Żeby rozpocząć inwestowanie, musisz założyć rachunek inwestycyjny, nazywany także brokerskim, bo dzięki niemu możesz samodzielnie sprzedawać i kupować akcje. Wybierając rachunek, sprawdź koniecznie, jaka jest opłata roczna za jego prowadzenie, jaki jest koszt przelewu na inne konto i jaka jest prowizja od sprzedaży i zakupu przez Internet. Warto byłoby, aby rachunek miał dostęp do platformy, przy pomocy której można śledzić i wykonywać transakcje w czasie rzeczywistym. Rzecz jasna, otwarcie takiego rachunku jest możliwe bez udawania się do żadnego biura maklerskiego, czy banku.
Powyższe odnosi się głównie do giełdy polskiej, która dla przeciętnego użytkownika będzie najlepsza i najtańsza. Odmiennie sytuacja wygląda dla zagranicznych brokerów. Zdarza się, że opłaty są tam wyższe i rozpoczącie inwestowania z kapitałem wielkości np. 10 000 – 20 000 mija się z celem, gdyż opłaty za otwarcie, zamknięcie i utrzymanie pozycji będą duże w stosunku do potencjalnych zysków.
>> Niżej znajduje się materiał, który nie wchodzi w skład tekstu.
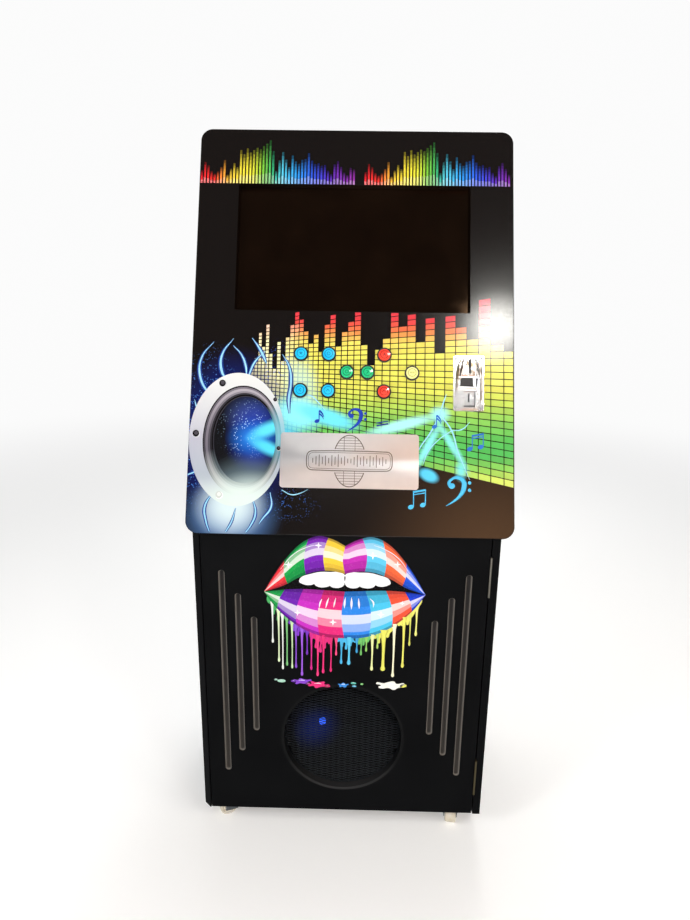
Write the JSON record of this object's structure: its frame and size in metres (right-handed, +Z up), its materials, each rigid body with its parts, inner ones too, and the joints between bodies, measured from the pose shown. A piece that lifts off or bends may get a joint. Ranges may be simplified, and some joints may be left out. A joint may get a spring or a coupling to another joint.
{
  "type": "coin-operated jukebox cabinet",
  "caption": "Floor-standing coin-operated jukebox cabinet on castors, with a leaning printed front board, screen, coloured push buttons, coin slot and hinged speaker door.",
  "frame": {"origin": "on the floor under the middle of the cabinet", "axes": "+Z up, +X to the right of somebody facing the front, and the front faces -Y"},
  "size_m": [0.72, 0.4796, 1.6807],
  "materials": {
    "board_black": "black satin laminate on MDF",
    "front_print": "glossy printed vinyl",
    "steel_brushed": "brushed",
    "chrome": "polished",
    "zinc": "zinc plated",
    "hinge_metal": "nickel and brass plated",
    "black_plastic": "moulded",
    "screen_glass": "glossy black screen",
    "cap_blue": "translucent",
    "cap_green": "translucent",
    "cap_red": "translucent",
    "cap_yellow": "translucent",
    "grille_black": "black powder coat",
    "paper_cone": "coated paper cone",
    "rubber_black": "rubber",
    "magnet_black": "ferrite",
    "wheel_nylon": "milky nylon",
    "lamp_blue": "blue lens",
    "case_grey": "painted steel case",
    "switch_red": "red rocker"
  },
  "bodies": {
    "cabinet": {"amplifier": "case_grey", "back_panel": "board_black", "back_panel_screws": "zinc", "base_board": "board_black", "button_bezels": "black_plastic", "button_nuts": "black_plastic", "button_switches": "black_plastic", "cash_box": "case_grey", "castor_plates": "zinc", "castor_screws": "zinc", "coin_chute": "case_grey", "coin_faceplate": "chrome", "coin_mechanism": "case_grey", "coin_plate_screws": "zinc", "computer": "case_grey", "front_panel": "front_print", "header_rail": "board_black", "hinge_frame_leaves": "hinge_metal", "hinge_pins": "hinge_metal", "lock_housing": "zinc", "monitor_brackets": "zinc", "monitor_housing": "black_plastic", "monitor_screen": "screen_glass", "name_plate": "steel_brushed", "power_inlet": "black_plastic", "shelf": "board_black", "side_panel_left": "board_black", "side_panel_right": "board_black", "top_board": "board_black"},
    "door": {"door_panel": "board_black", "speaker_grille": "grille_black", "woofer_basket": "grille_black", "woofer_magnet": "magnet_black", "woofer_surround": "rubber_black", "woofer_bolts": "zinc", "door_lamp": "lamp_blue", "hinge_door_leaves": "hinge_metal", "door_keeper": "zinc"},
    "woofer_cone": {"woofer_cone": "paper_cone"},
    "coin_reject_button": {"coin_reject_button": "black_plastic"},
    "coin_return_flap": {"coin_return_flap": "chrome"},
    "lock_plug": {"lock_plug": "zinc"},
    "power_switch": {"power_switch": "switch_red"},
    "button_blue_one": {"button_blue_one": "cap_blue"},
    "button_blue_two": {"button_blue_two": "cap_blue"},
    "button_blue_three": {"button_blue_three": "cap_blue"},
    "button_blue_four": {"button_blue_four": "cap_blue"},
    "button_green_one": {"button_green_one": "cap_green"},
    "button_green_two": {"button_green_two": "cap_green"},
    "button_red_one": {"button_red_one": "cap_red"},
    "button_red_two": {"button_red_two": "cap_red"},
    "button_yellow_one": {"button_yellow_one": "cap_yellow"},
    "castor_front_left": {"castor_fork_front_left": "zinc"},
    "wheel_front_left": {"castor_wheel_front_left": "wheel_nylon"},
    "castor_front_right": {"castor_fork_front_right": "zinc"},
    "wheel_front_right": {"castor_wheel_front_right": "wheel_nylon"},
    "castor_rear_left": {"castor_fork_rear_left": "zinc"},
    "wheel_rear_left": {"castor_wheel_rear_left": "wheel_nylon"},
    "castor_rear_right": {"castor_fork_rear_right": "zinc"},
    "wheel_rear_right": {"castor_wheel_rear_right": "wheel_nylon"}
  },
  "joints": [
    {"name": "door_hinge", "type": "hinge", "parent": "cabinet", "child": "door", "pos_m": [0.319, -0.2127, 0.43], "axis": [0, 0, 1], "range_deg": [0, 105]},
    {"name": "woofer_travel", "type": "slide", "parent": "door", "child": "woofer_cone", "axis": [0, -1, 0], "range_m": [-0.003, 0.003], "stiffness_N_per_m": 3000, "deforming": ["woofer_surround"]},
    {"name": "press_blue_one", "type": "slide", "parent": "cabinet", "child": "button_blue_one", "axis": [0, 0.9304, -0.3665], "range_m": [0, 0.003], "stiffness_N_per_m": 300, "springref_m": -0.002},
    {"name": "press_blue_two", "type": "slide", "parent": "cabinet", "child": "button_blue_two", "axis": [0, 0.9304, -0.3665], "range_m": [0, 0.003], "stiffness_N_per_m": 300, "springref_m": -0.002},
    {"name": "press_blue_three", "type": "slide", "parent": "cabinet", "child": "button_blue_three", "axis": [0, 0.9304, -0.3665], "range_m": [0, 0.003], "stiffness_N_per_m": 300, "springref_m": -0.002},
    {"name": "press_blue_four", "type": "slide", "parent": "cabinet", "child": "button_blue_four", "axis": [0, 0.9304, -0.3665], "range_m": [0, 0.003], "stiffness_N_per_m": 300, "springref_m": -0.002},
    {"name": "press_green_one", "type": "slide", "parent": "cabinet", "child": "button_green_one", "axis": [0, 0.9304, -0.3665], "range_m": [0, 0.003], "stiffness_N_per_m": 300, "springref_m": -0.002},
    {"name": "press_green_two", "type": "slide", "parent": "cabinet", "child": "button_green_two", "axis": [0, 0.9304, -0.3665], "range_m": [0, 0.003], "stiffness_N_per_m": 300, "springref_m": -0.002},
    {"name": "press_red_one", "type": "slide", "parent": "cabinet", "child": "button_red_one", "axis": [0, 0.9304, -0.3665], "range_m": [0, 0.003], "stiffness_N_per_m": 300, "springref_m": -0.002},
    {"name": "press_red_two", "type": "slide", "parent": "cabinet", "child": "button_red_two", "axis": [0, 0.9304, -0.3665], "range_m": [0, 0.003], "stiffness_N_per_m": 300, "springref_m": -0.002},
    {"name": "press_yellow_one", "type": "slide", "parent": "cabinet", "child": "button_yellow_one", "axis": [0, 0.9304, -0.3665], "range_m": [0, 0.003], "stiffness_N_per_m": 300, "springref_m": -0.002},
    {"name": "press_coin_reject", "type": "slide", "parent": "cabinet", "child": "coin_reject_button", "axis": [0, 0.9304, -0.3665], "range_m": [0, 0.004], "stiffness_N_per_m": 300, "springref_m": -0.002},
    {"name": "coin_flap_swing", "type": "hinge", "parent": "cabinet", "child": "coin_return_flap", "pos_m": [0.2597, -0.12046, 1.11461], "axis": [1, 0, 0], "range_deg": [0, 50], "stiffness_Nm_per_rad": 0.02, "springref_deg": -28.65},
    {"name": "lock_turn", "type": "hinge", "parent": "cabinet", "child": "lock_plug", "pos_m": [-0.354, -0.15, 0.462], "axis": [1, 0, 0], "range_deg": [0, 90]},
    {"name": "mains_rocker", "type": "hinge", "parent": "cabinet", "child": "power_switch", "pos_m": [-0.208, 0.2315, 0.2], "axis": [1, 0, 0], "range_deg": [-20, 0]},
    {"name": "swivel_front_left", "type": "hinge", "parent": "cabinet", "child": "castor_front_left", "pos_m": [-0.291, -0.148, 0.05], "axis": [0, 0, 1], "continuous": true},
    {"name": "roll_front_left", "type": "hinge", "parent": "castor_front_left", "child": "wheel_front_left", "pos_m": [-0.30584, -0.15399, 0.022], "axis": [-0.3746, 0.9272, 0], "continuous": true},
    {"name": "swivel_front_right", "type": "hinge", "parent": "cabinet", "child": "castor_front_right", "pos_m": [0.275, -0.148, 0.05], "axis": [0, 0, 1], "continuous": true},
    {"name": "roll_front_right", "type": "hinge", "parent": "castor_front_right", "child": "wheel_front_right", "pos_m": [0.27277, -0.16384, 0.022], "axis": [-0.9903, 0.1392, 0], "continuous": true},
    {"name": "swivel_rear_left", "type": "hinge", "parent": "cabinet", "child": "castor_rear_left", "pos_m": [-0.291, 0.19, 0.05], "axis": [0, 0, 1], "continuous": true},
    {"name": "roll_rear_left", "type": "hinge", "parent": "castor_rear_left", "child": "wheel_rear_left", "pos_m": [-0.28424, 0.2045, 0.022], "axis": [0.9063, -0.4226, 0], "continuous": true},
    {"name": "swivel_rear_right", "type": "hinge", "parent": "cabinet", "child": "castor_rear_right", "pos_m": [0.275, 0.19, 0.05], "axis": [0, 0, 1], "continuous": true},
    {"name": "roll_rear_right", "type": "hinge", "parent": "castor_rear_right", "child": "wheel_rear_right", "pos_m": [0.27086, 0.20545, 0.022], "axis": [0.9659, 0.2588, 0], "continuous": true}
  ]
}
Jeżeli udało nam się założyć rachunek inwestycyjny, kupiliśmy walory i nawet sprzedaliśmy je drożej, to możemy liczyć zyski. Zysk to oczywiście różnica pomiędzy kwotą sprzedaży, a kwotą zakupu pomniejszona o koszty wszystkich transakcji. Warto pamiętać, że tak osiągnięte zyski należy pomniejszyć jeszcze o kwotę podatku wynoszącą w Polsce dla polskich rezydentów podatkowych 19%. Po odjęciu tej kwoty, możemy cieszyć się zyskami z naszej transakcji.
Warto pamiętać, że powyższy wpis ma jedynie charakter informacyjny, a jego autor nie jest doradcą inwestycyjnym na rynku finansowym i nie ponosi odpowiedzialności za stosowanie powyższych zasad. Zawód doradcy finansowego w Polsce jest zawodem regulowanym i jedynie po zdaniu odpowiedniego egzaminu w KNF można profesjonalnie świadczyć takie usługi. Zgodnie z prawem nikt inny nie może świadczyć takich usług.